**Data section**.
- - -

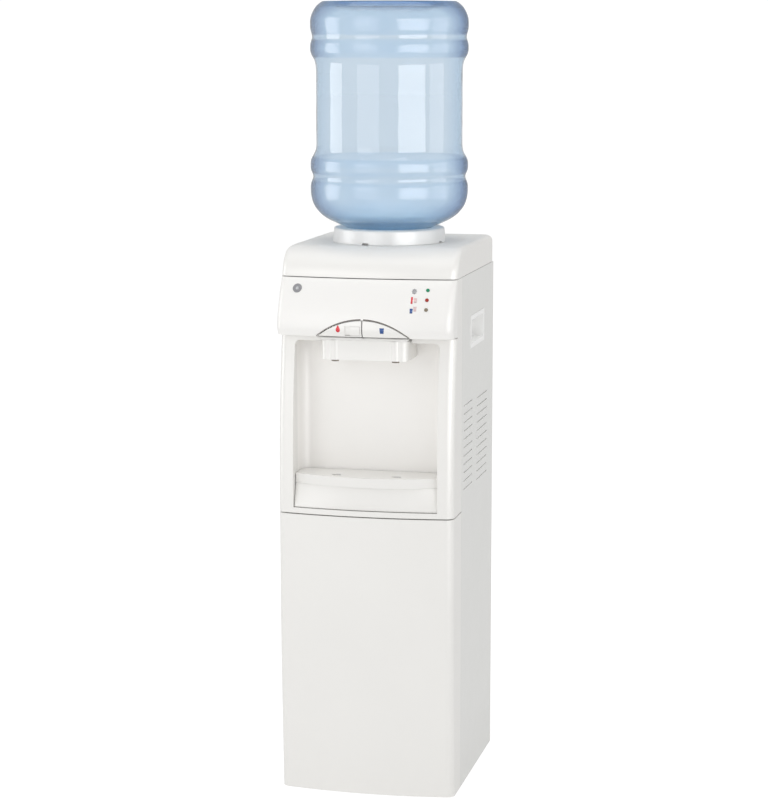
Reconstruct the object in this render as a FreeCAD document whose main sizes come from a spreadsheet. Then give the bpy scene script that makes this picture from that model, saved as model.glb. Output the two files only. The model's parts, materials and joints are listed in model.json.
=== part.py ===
"""Free-standing bottled-water cooler: hot and cold press-key faucets under a bowed header, an
open dispensing recess with a pull-out drip tray, and an inverted 18.9 litre bottle on top.

Millimetres, +Z up, front towards -Y, origin on the floor at the centre of the footprint.
"""
import FreeCAD, Part
import math
import os
import re
import Sketcher
from FreeCAD import Placement, Rotation, Vector

os.makedirs("parts", exist_ok=True)
doc = FreeCAD.newDocument("water_cooler")

# ---------------------------------------------------------------- driving dimensions
DIMENSIONS = {
    # cabinet
    "cab_half": (152, "half the cabinet's width"),
    "cab_rear": (168, "rear edge of the side panels"),
    "cab_low": (1, "lower edge of the cabinet's skins"),
    "cab_high": (892.2, "upper edge of the side panels"),
    "sheet": (1.2, "steel sheet"),
    "wall": (3, "moulded wall of the front panels"),
    "bow": (14, "how far the front bulges in plan, edge to middle"),
    "corner": (14, "rounding of the front's upright corners"),
    "return_y": (-118, "where the front panels' side returns meet the steel side panels"),
    "axis_y": (-6, "bottle, collar and cold tank axis"),
    # front, from the floor up
    "door_high": (489, "top of the lower front panel"),
    "frame_low": (491, "bottom of the front frame"),
    "frame_high": (793, "top of the frame's pillars"),
    "open_half": (125, "half the width of the dispensing opening"),
    "open_low": (500, "sill of the opening"),
    "open_high": (786, "head of the opening"),
    "liner_front": (-161, "front edge of the recess liner"),
    "liner_back": (-125, "recess back wall, front face"),
    "liner_wall": (2.5, "recess liner wall"),
    # header
    "header_low": (796, "lower edge of the header"),
    "header_high": (891.5, "upper edge of the header"),
    "header_back": (-158, "rear edge of the header's side returns"),
    "arch_half": (80.5, "half the width of the arch that holds the two keys"),
    "arch_high": (826, "crown of the arch"),
    "key_gap": (1.2, "gap round the keys"),
    "key_wall": (3.3, "key face thickness"),
    "pivot_y": (-158, "key pivot axis"),
    "pivot_z": (808, "key pivot axis"),
    "pivot_rad": (1.5, "key pivot pin"),
    # faucets
    "faucet_x": (52, "faucet axis either side of the middle"),
    "faucet_y": (-186, "faucet axis"),
    "nozzle_low": (753.5, "tip of the nozzles"),
    "housing_half": (75, "half the faucet housing's width"),
    "housing_low": (757, "underside of the faucet housing"),
    "housing_high": (790, "top of the faucet housing"),
    "housing_front": (-197, "front face of the faucet housing"),
    "shroud_rad": (12, "rounded nozzle shroud"),
    "arm_z": (784, "height of the faucets' supply arms"),
    "hose_rad": (4.5, "hose and arm, outside"),
    "hose_bore": (3, "hose and arm, inside"),
    # drip tray
    "tray_half": (123.8, "half the drip tray's width"),
    "tray_low": (501.2, "underside of the drip tray"),
    "tray_high": (540.6, "rim of the drip tray"),
    "cover_low": (541, "lower edge of the drip cover"),
    "cover_high": (557.5, "top of the drip cover"),
    "tray_back": (-127, "rear of the drip tray and its cover"),
    # top cover, collar and bottle
    "top_low": (893, "lower edge of the top cover"),
    "top_high": (941, "top of the cabinet"),
    "top_front": (-163.5, "front corners of the top cover"),
    "top_depth": (62, "depth of the front's quarter-round shoulder"),
    "top_round": (10, "rounding of the top's side and rear edges"),
    "collar_rad": (97.5, "bottle collar, at its foot"),
    "collar_high": (966, "top of the bottle collar"),
    "spigot_rad": (79.5, "collar's spigot in the top cover"),
    "bottle_rad": (126, "bottle body"),
    "ring_rad": (136, "bottle's rings"),
    "bottle_high": (1352, "top of the inverted bottle"),
    "bottle_wall": (2, "bottle wall"),
    "neck_rad": (28, "bottle neck, outside"),
    "neck_low": (896, "mouth of the bottle"),
    "probe_rad": (8.5, "feed probe"),
    # water system
    "tank_rad": (70, "cold tank, outside"),
    "tank_low": (745, "bottom of the cold tank"),
    "tank_high": (878, "top of the cold tank"),
    "foam_rad": (98, "cold tank insulation, outside"),
    "boiler_x": (-45, "hot tank axis"),
    "boiler_y": (-30, "hot tank axis"),
    "boiler_rad": (50, "hot tank, outside"),
    "boiler_low": (540, "bottom of the hot tank"),
    "boiler_high": (690, "top of the hot tank"),
    "drain_x": (-70, "drain outlet"),
    "drain_z": (240, "drain outlet"),
    # refrigeration
    "comp_x": (20, "compressor axis"),
    "comp_y": (60, "compressor axis"),
    "comp_rad": (72, "compressor shell"),
    "pipe_rad": (2.4, "condenser pipe"),
    "coil_y": (202.9, "plane of the condenser pipe"),
    "coil_low": (262, "lowest run of the condenser"),
    "coil_pitch": (48, "spacing of the condenser's runs"),
    "coil_half": (112, "condenser bends, either side of the middle"),
    "rear_most": (212.5, "rear of the condenser's brackets"),
    # rear switch plate
    "plate_x": (-102, "middle of the switch plate"),
    "plate_y": (160, "front of the switch plate"),
    "rocker_x": (16, "rocker either side of the plate's middle"),
    "rocker_z": (160, "rocker pivots"),
    "rocker_y": (161.25, "rocker pivots"),
}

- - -

**Task**. Every line of the data above should be copied exactly.

**Response for this exercise**.
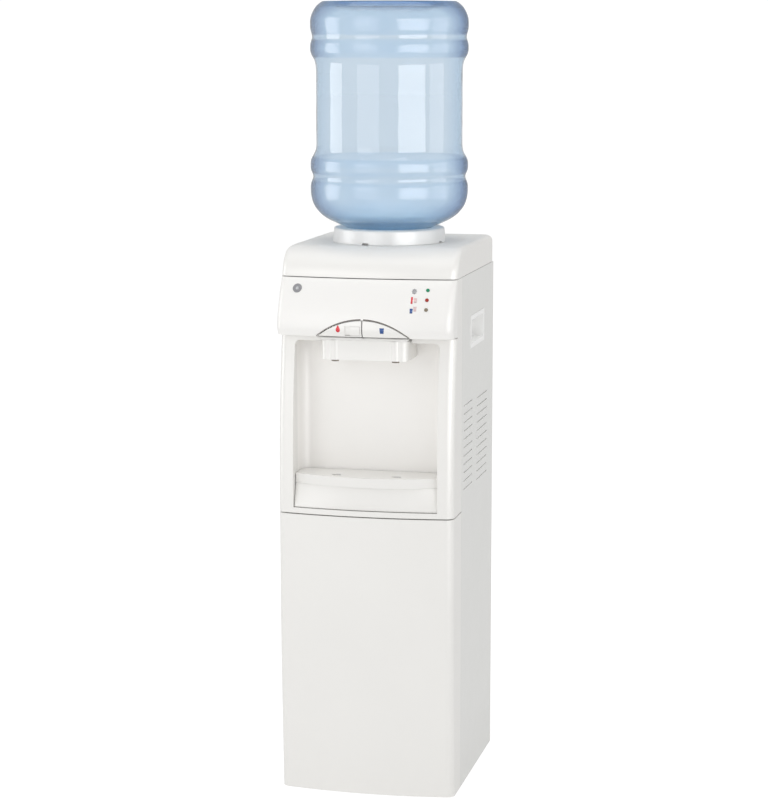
Reconstruct the object in this render as a FreeCAD document whose main sizes come from a spreadsheet. Then give the bpy scene script that makes this picture from that model, saved as model.glb. Output the two files only. The model's parts, materials and joints are listed in model.json.
=== part.py ===
"""Free-standing bottled-water cooler: hot and cold press-key faucets under a bowed header, an
open dispensing recess with a pull-out drip tray, and an inverted 18.9 litre bottle on top.

Millimetres, +Z up, front towards -Y, origin on the floor at the centre of the footprint.
"""
import FreeCAD, Part
import math
import os
import re
import Sketcher
from FreeCAD import Placement, Rotation, Vector

os.makedirs("parts", exist_ok=True)
doc = FreeCAD.newDocument("water_cooler")

# ---------------------------------------------------------------- driving dimensions
DIMENSIONS = {
    # cabinet
    "cab_half": (152, "half the cabinet's width"),
    "cab_rear": (168, "rear edge of the side panels"),
    "cab_low": (1, "lower edge of the cabinet's skins"),
    "cab_high": (892.2, "upper edge of the side panels"),
    "sheet": (1.2, "steel sheet"),
    "wall": (3, "moulded wall of the front panels"),
    "bow": (14, "how far the front bulges in plan, edge to middle"),
    "corner": (14, "rounding of the front's upright corners"),
    "return_y": (-118, "where the front panels' side returns meet the steel side panels"),
    "axis_y": (-6, "bottle, collar and cold tank axis"),
    # front, from the floor up
    "door_high": (489, "top of the lower front panel"),
    "frame_low": (491, "bottom of the front frame"),
    "frame_high": (793, "top of the frame's pillars"),
    "open_half": (125, "half the width of the dispensing opening"),
    "open_low": (500, "sill of the opening"),
    "open_high": (786, "head of the opening"),
    "liner_front": (-161, "front edge of the recess liner"),
    "liner_back": (-125, "recess back wall, front face"),
    "liner_wall": (2.5, "recess liner wall"),
    # header
    "header_low": (796, "lower edge of the header"),
    "header_high": (891.5, "upper edge of the header"),
    "header_back": (-158, "rear edge of the header's side returns"),
    "arch_half": (80.5, "half the width of the arch that holds the two keys"),
    "arch_high": (826, "crown of the arch"),
    "key_gap": (1.2, "gap round the keys"),
    "key_wall": (3.3, "key face thickness"),
    "pivot_y": (-158, "key pivot axis"),
    "pivot_z": (808, "key pivot axis"),
    "pivot_rad": (1.5, "key pivot pin"),
    # faucets
    "faucet_x": (52, "faucet axis either side of the middle"),
    "faucet_y": (-186, "faucet axis"),
    "nozzle_low": (753.5, "tip of the nozzles"),
    "housing_half": (75, "half the faucet housing's width"),
    "housing_low": (757, "underside of the faucet housing"),
    "housing_high": (790, "top of the faucet housing"),
    "housing_front": (-197, "front face of the faucet housing"),
    "shroud_rad": (12, "rounded nozzle shroud"),
    "arm_z": (784, "height of the faucets' supply arms"),
    "hose_rad": (4.5, "hose and arm, outside"),
    "hose_bore": (3, "hose and arm, inside"),
    # drip tray
    "tray_half": (123.8, "half the drip tray's width"),
    "tray_low": (501.2, "underside of the drip tray"),
    "tray_high": (540.6, "rim of the drip tray"),
    "cover_low": (541, "lower edge of the drip cover"),
    "cover_high": (557.5, "top of the drip cover"),
    "tray_back": (-127, "rear of the drip tray and its cover"),
    # top cover, collar and bottle
    "top_low": (893, "lower edge of the top cover"),
    "top_high": (941, "top of the cabinet"),
    "top_front": (-163.5, "front corners of the top cover"),
    "top_depth": (62, "depth of the front's quarter-round shoulder"),
    "top_round": (10, "rounding of the top's side and rear edges"),
    "collar_rad": (97.5, "bottle collar, at its foot"),
    "collar_high": (966, "top of the bottle collar"),
    "spigot_rad": (79.5, "collar's spigot in the top cover"),
    "bottle_rad": (126, "bottle body"),
    "ring_rad": (136, "bottle's rings"),
    "bottle_high": (1352, "top of the inverted bottle"),
    "bottle_wall": (2, "bottle wall"),
    "neck_rad": (28, "bottle neck, outside"),
    "neck_low": (896, "mouth of the bottle"),
    "probe_rad": (8.5, "feed probe"),
    # water system
    "tank_rad": (70, "cold tank, outside"),
    "tank_low": (745, "bottom of the cold tank"),
    "tank_high": (878, "top of the cold tank"),
    "foam_rad": (98, "cold tank insulation, outside"),
    "boiler_x": (-45, "hot tank axis"),
    "boiler_y": (-30, "hot tank axis"),
    "boiler_rad": (50, "hot tank, outside"),
    "boiler_low": (540, "bottom of the hot tank"),
    "boiler_high": (690, "top of the hot tank"),
    "drain_x": (-70, "drain outlet"),
    "drain_z": (240, "drain outlet"),
    # refrigeration
    "comp_x": (20, "compressor axis"),
    "comp_y": (60, "compressor axis"),
    "comp_rad": (72, "compressor shell"),
    "pipe_rad": (2.4, "condenser pipe"),
    "coil_y": (202.9, "plane of the condenser pipe"),
    "coil_low": (262, "lowest run of the condenser"),
    "coil_pitch": (48, "spacing of the condenser's runs"),
    "coil_half": (112, "condenser bends, either side of the middle"),
    "rear_most": (212.5, "rear of the condenser's brackets"),
    # rear switch plate
    "plate_x": (-102, "middle of the switch plate"),
    "plate_y": (160, "front of the switch plate"),
    "rocker_x": (16, "rocker either side of the plate's middle"),
    "rocker_z": (160, "rocker pivots"),
    "rocker_y": (161.25, "rocker pivots"),
}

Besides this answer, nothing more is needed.